Le lendemain, la nouvelle fait le tour de Paris et la foule se dresse devant l'hôtel Saint-Pol, où réside le roi. Les gens ne comprennent pas que l'on ait permis à ce roi, à l'esprit déjà fragile, une telle mascarade. La rumeur veut en outre que ce soit après avoir rencontré un homme fou, vêtu tel un sauvage, que le roi eut son premier coup de folie l'année précédente, et tua quatre de ses compagnons. Les habitants de Paris, courroucés par l'événement et le danger auquel leur monarque a été exposé critiquent vivement les conseillers de Charles. Une grande agitation traverse la ville lorsque la population menace de déposer les oncles du roi, et de tuer les courtisans aux mœurs les plus dissolues et dépravées. Fortement affectés par les protestations populaires, et inquiets du risque d'une nouvelle révolte de la Harelle, au cours de laquelle les Parisiens avaient menacé les collecteurs d'impôt avec des maillets onze ans plus tôt, les oncles du roi le convainquent de se rendre à Notre-Dame de Paris pour se montrer au peuple, et faire pénitence en leur compagnie. Le duc d'Orléans, présenté comme le principal responsable de la catastrophe, donne quant à lui des fonds pour construire une chapelle à l'église de l'ordre des Célestins. Une messe pour le repos des quatre âmes y est alors dite quotidiennement.
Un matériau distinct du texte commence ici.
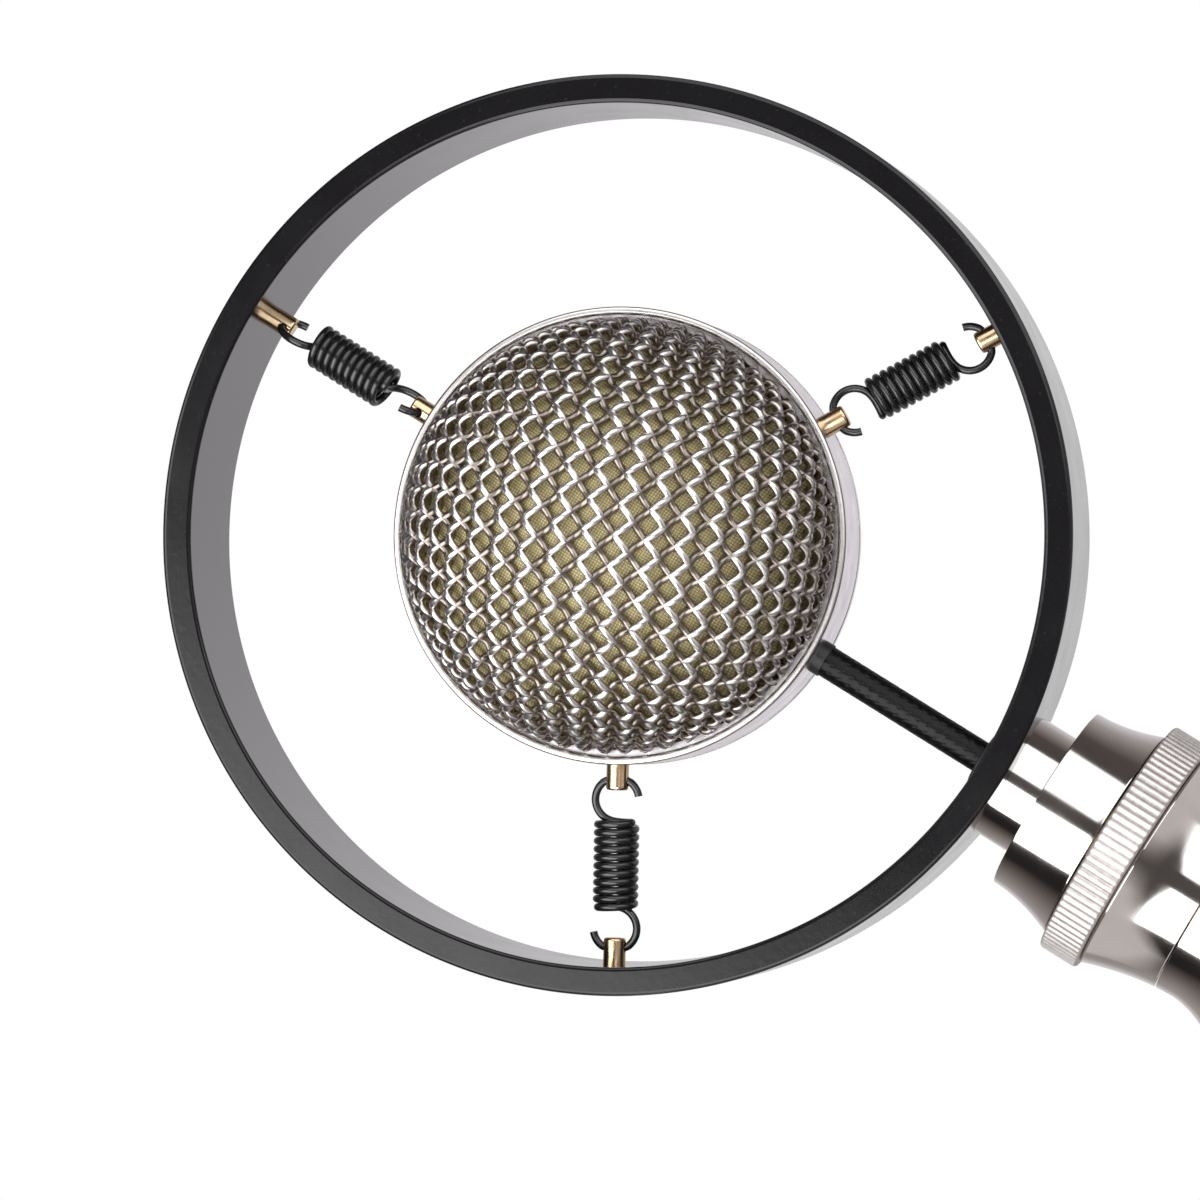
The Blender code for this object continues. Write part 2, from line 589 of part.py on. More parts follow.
def build_stand_mount():
    cheek_in = 6.6 * mm
    cheek_out = 11.6 * mm
    eye_r = 10 * mm
    neck = 12 * mm
    socket = rod("stand_fork", SOCKET_R, SOCKET_FOOT, neck, 36, 0.8 * mm)
    fork = add("stand_fork", socket, NICKEL)
    outline = [(-eye_r, neck - 4 * mm), (eye_r, neck - 4 * mm)]
    for i in range(13):
        angle = math.pi * i / 12
        outline.append((eye_r * math.cos(angle), PIVOT_HEIGHT + eye_r * math.sin(angle)))
    cheeks = add("fork_cheeks", extruded("fork_cheeks", outline, -cheek_out, cheek_out), None)
    # the cheeks are milled from the same bar, turned down a little above the socket
    bar = rod("fork_bar", SOCKET_R - 0.4 * mm, neck - 8 * mm, 60 * mm, 36)
    boolean(cheeks, add("fork_bar", bar, None), "INTERSECT")
    boolean(fork, cheeks, "UNION")
    floor = PIVOT_HEIGHT - 11 * mm
    slot = block("fork_slot", (2 * cheek_in, 30 * mm, 30 * mm))
    boolean(fork, add("fork_slot", slot, None, None, (0, 0, floor + 15 * mm)))
    # the bush's bore, round a boss whose end is the seat
    seat_r = 6.5 * mm
    bore = [(0, 0), (seat_r, 0), (seat_r, 0.8 * mm), (BUSH_BORE_R, 0.8 * mm), (BUSH_BORE_R, SOCKET_FOOT - 2 * mm),
            (0, SOCKET_FOOT - 2 * mm)]
    boolean(fork, add("fork_bore", turned("fork_bore", bore, 32), None))
    sideways = (0, math.pi / 2, 0)
    drill(fork, 3.3 * mm, -20 * mm, 20 * mm, TILT, (0, 0, 0), sideways, 24)

    bush = tube_outline(THREAD_R, BUSH_BORE_R - GAP, SOCKET_FOOT + 0.2 * mm, -GAP)
    add("thread_bush", turned("thread_bush", bush, 32), BRASS)

    bolt = [(0, -15.6 * mm), (5.0 * mm, -15.6 * mm), (5.5 * mm, -15.0 * mm), (5.5 * mm, -11.9 * mm),
            (3.0 * mm, -11.9 * mm), (3.0 * mm, 18 * mm), (0, 18 * mm)]
    add("tilt_bolt", turned("tilt_bolt", bolt, 20), GREY_CAN, TILT, (0, 0, 0), sideways)
    for name, low in (("right", 5.3 * mm), ("left", -6.3 * mm)):
        washer = tube_outline(3.3 * mm, 8 * mm, low, low + 1 * mm)
        add("friction_washer_" + name, turned("washer", washer, 20), WASHER_FIBRE, TILT, (0, 0, 0), sideways)

    lobes = 6

    def lobed(angle, row):
        return 1 + 0.09 * math.cos(lobes * angle) if row > 4 else 1

    knob = [(0, 19.5 * mm), (3.3 * mm, 19.5 * mm), (3.3 * mm, 12.0 * mm), (6 * mm, 12.0 * mm), (6 * mm, 14.2 * mm),
            (9.2 * mm, 14.8 * mm), (10.0 * mm, 15.8 * mm), (10.0 * mm, 21.2 * mm), (9.2 * mm, 22.4 * mm), (0, 22.4 * mm)]
    add("tilt_knob", turned("tilt_knob", knob, 30, lobed), BLACK_PLASTIC, TILT, (0, 0, 0), sideways)


build_ring()
build_neck()
build_lock_nut()
build_head_shell()
build_capsule()
build_springs()
build_signal_cable()
build_bells()
build_tube()
build_output_socket()
build_electronics()
build_lug()
build_stand_mount()
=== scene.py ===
import json
import math

import bmesh
import bpy
from mathutils import Matrix, Vector


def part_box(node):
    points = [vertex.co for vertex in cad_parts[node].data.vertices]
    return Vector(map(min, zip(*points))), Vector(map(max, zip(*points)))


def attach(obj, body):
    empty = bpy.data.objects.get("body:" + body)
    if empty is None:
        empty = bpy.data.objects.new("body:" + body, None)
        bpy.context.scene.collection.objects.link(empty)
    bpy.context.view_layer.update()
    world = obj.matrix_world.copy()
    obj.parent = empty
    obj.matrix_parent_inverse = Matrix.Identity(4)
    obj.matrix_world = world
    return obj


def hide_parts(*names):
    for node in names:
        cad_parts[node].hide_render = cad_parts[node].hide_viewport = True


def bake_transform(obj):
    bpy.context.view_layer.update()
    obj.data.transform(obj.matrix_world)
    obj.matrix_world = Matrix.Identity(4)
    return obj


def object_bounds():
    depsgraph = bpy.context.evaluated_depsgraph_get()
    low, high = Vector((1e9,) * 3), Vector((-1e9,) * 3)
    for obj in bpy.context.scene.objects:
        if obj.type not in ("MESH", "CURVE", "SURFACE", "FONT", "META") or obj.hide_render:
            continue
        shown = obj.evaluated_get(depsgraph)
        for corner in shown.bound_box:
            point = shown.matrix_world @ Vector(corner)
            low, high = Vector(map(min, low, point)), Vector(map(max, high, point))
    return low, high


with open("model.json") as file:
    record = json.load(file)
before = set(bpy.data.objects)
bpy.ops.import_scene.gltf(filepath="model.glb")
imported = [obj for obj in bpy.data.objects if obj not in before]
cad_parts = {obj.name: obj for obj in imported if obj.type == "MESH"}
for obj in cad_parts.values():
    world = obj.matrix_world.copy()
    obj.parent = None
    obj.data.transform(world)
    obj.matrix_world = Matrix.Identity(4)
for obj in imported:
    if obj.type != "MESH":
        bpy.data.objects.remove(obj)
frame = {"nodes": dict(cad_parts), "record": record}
cad_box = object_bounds()

mm = 0.001

# ---------------------------------------------------------------- places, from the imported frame

ring_low, ring_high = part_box("ring")
band_low, band_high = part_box("head_band")
bolt_low, bolt_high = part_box("tilt_bolt")

RING_R = (ring_high.x - ring_low.x) / 2
RING_WIDTH = ring_high.y - ring_low.y
HEAD_R = (band_high.x - band_low.x) / 2
CENTRE = (ring_low + ring_high) / 2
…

Les chroniques de Froissart qui relatent l'incident présentent clairement le frère du roi Charles, le duc d'Orléans comme en étant le seul responsable. Il écrit ainsi : « Ainsi se dérompit cette fête et assemblée de noces en tristesse et ennui, quoique l'époux et l'épouse ne le pussent amender. Car on doit supposer et croire que ce ne fut point leur coulpe, mais celle du duc d'Orléans, qui nul mal n'y pensoit quand il avala la torche. Jeunesse lui fit faire ». La réputation d'Orléans est ainsi fortement entachée par la tragédie, d'autant qu'il a précédemment fait l'objet d'accusations de sorcellerie après avoir recouru aux services d'un moine apostolique pour enchanter une bague, une dague et une épée. 
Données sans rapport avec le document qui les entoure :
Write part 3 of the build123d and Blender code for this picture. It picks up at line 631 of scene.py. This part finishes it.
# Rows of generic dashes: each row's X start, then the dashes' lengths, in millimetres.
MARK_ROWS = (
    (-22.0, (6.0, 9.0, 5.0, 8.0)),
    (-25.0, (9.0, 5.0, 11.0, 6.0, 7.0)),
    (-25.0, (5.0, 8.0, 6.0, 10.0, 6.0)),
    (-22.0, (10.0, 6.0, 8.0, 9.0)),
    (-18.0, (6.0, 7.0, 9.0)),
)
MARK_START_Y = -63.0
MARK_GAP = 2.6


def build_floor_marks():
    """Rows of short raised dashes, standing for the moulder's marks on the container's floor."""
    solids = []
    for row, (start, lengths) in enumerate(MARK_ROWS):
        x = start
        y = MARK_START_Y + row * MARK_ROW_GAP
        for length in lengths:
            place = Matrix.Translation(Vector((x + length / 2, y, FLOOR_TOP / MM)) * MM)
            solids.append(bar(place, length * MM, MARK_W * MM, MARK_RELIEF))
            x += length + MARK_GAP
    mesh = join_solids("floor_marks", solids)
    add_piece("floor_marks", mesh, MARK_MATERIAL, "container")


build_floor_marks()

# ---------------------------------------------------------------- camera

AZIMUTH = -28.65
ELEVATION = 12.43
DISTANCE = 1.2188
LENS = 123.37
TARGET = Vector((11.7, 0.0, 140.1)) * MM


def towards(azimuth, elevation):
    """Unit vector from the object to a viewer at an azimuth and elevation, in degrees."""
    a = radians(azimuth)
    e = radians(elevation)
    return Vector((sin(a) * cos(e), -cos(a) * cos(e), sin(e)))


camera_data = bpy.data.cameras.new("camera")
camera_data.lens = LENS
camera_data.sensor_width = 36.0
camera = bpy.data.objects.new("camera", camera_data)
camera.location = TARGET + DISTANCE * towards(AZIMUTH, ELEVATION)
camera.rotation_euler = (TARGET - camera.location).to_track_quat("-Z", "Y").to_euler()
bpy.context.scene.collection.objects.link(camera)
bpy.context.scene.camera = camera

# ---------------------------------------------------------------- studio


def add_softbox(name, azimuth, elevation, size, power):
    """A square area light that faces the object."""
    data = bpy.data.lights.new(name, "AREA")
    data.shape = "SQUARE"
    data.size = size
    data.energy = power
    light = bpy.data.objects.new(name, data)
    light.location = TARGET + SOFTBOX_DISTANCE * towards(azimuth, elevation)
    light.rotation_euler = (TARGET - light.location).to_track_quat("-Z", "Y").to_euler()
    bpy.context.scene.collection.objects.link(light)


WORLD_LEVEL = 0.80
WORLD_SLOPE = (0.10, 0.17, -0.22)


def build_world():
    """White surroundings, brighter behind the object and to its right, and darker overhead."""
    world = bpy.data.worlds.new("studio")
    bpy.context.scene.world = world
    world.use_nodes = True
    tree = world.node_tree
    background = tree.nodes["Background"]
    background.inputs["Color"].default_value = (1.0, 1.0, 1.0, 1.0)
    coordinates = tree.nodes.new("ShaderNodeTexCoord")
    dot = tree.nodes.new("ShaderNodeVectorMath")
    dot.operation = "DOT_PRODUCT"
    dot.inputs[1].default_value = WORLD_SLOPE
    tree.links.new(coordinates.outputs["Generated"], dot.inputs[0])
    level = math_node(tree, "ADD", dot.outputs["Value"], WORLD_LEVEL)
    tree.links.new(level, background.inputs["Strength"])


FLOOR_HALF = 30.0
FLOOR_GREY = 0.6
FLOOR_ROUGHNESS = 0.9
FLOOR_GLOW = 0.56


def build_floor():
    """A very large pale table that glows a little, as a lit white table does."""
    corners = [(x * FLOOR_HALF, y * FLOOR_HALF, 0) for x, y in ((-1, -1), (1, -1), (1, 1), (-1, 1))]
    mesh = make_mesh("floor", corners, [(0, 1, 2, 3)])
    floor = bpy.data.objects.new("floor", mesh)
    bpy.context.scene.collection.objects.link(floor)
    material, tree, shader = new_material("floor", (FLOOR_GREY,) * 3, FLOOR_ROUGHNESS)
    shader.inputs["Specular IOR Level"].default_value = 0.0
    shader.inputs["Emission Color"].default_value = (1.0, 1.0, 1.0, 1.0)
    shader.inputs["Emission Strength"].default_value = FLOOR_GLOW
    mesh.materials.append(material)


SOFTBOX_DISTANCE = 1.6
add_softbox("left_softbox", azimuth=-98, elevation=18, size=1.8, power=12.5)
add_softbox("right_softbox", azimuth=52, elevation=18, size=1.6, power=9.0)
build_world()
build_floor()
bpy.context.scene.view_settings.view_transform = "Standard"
Quelques jours après le drame, très choqué, Charles VI publie une ordonnance par laquelle il confie, en dehors de ses périodes de lucidité, la régence à « son cher et très aimé frère Louis duc d'Orléans, comte de Valois et de Beaumont, tant pour le bien, sens et vaillance de lui comme pour la très singulière, parfaite loyale et vraie amour qu'il a toujours eue à nous et à nos enfants ». Mais le duc d'Orléans étant jugé trop jeune, la régence échoit à ses oncles les ducs Jean de Berry et Philippe le Hardi. Charles VI n'a pas encore vingt-cinq ans et, comme le remarque le connétable de Clisson, il y a alors trois rois en France. En 1394, le duc de Bourgogne est devenu le personnage dominant du pouvoir royal, il en est notamment le principal diplomate.

L'hôtel de la Reine-Blanche sera quant à lui démoli sur ordre du roi et la rue de la Reine-Blanche ouverte à sa place.  Il sera reconstruit plus tard à la fin du XVe siècle ou au début du XVIe sous le nom du château de la Reine-Blanche situé entre les actuelles rues Berbier-du-Mets et Gustave-Geffroy. Il sera alors occupé par la famille Gobelin qui le fait édifier, et qui établira à proximité la manufacture des Gobelins.

L'épisode du Bal des ardents renforce l'impression de la population que la cour s'enfonce dans ses extravagances et des mœurs corrompues, autour d'un roi à la santé délicate et incapable de régner. Les attaques de folie de Charles, dont la fréquence augmente à partir de la fin des années 1390, réduisent sa position de monarque à un pur rôle de représentation. En 1407, le duc de Bourgogne Jean Sans Peur, fils de Philippe le Hardi, fait assassiner son cousin le duc d'Orléans pour « vice, corruption, sorcellerie, et une longue liste d'offenses publiques et privées ». À la même occasion, la reine Isabeau est accusée d'être la maîtresse du frère de son époux. L'assassinat du duc d'Orléans marque le début de la guerre civile entre les Bourguignons et les Armagnacs qui se poursuivra pendant plusieurs décennies.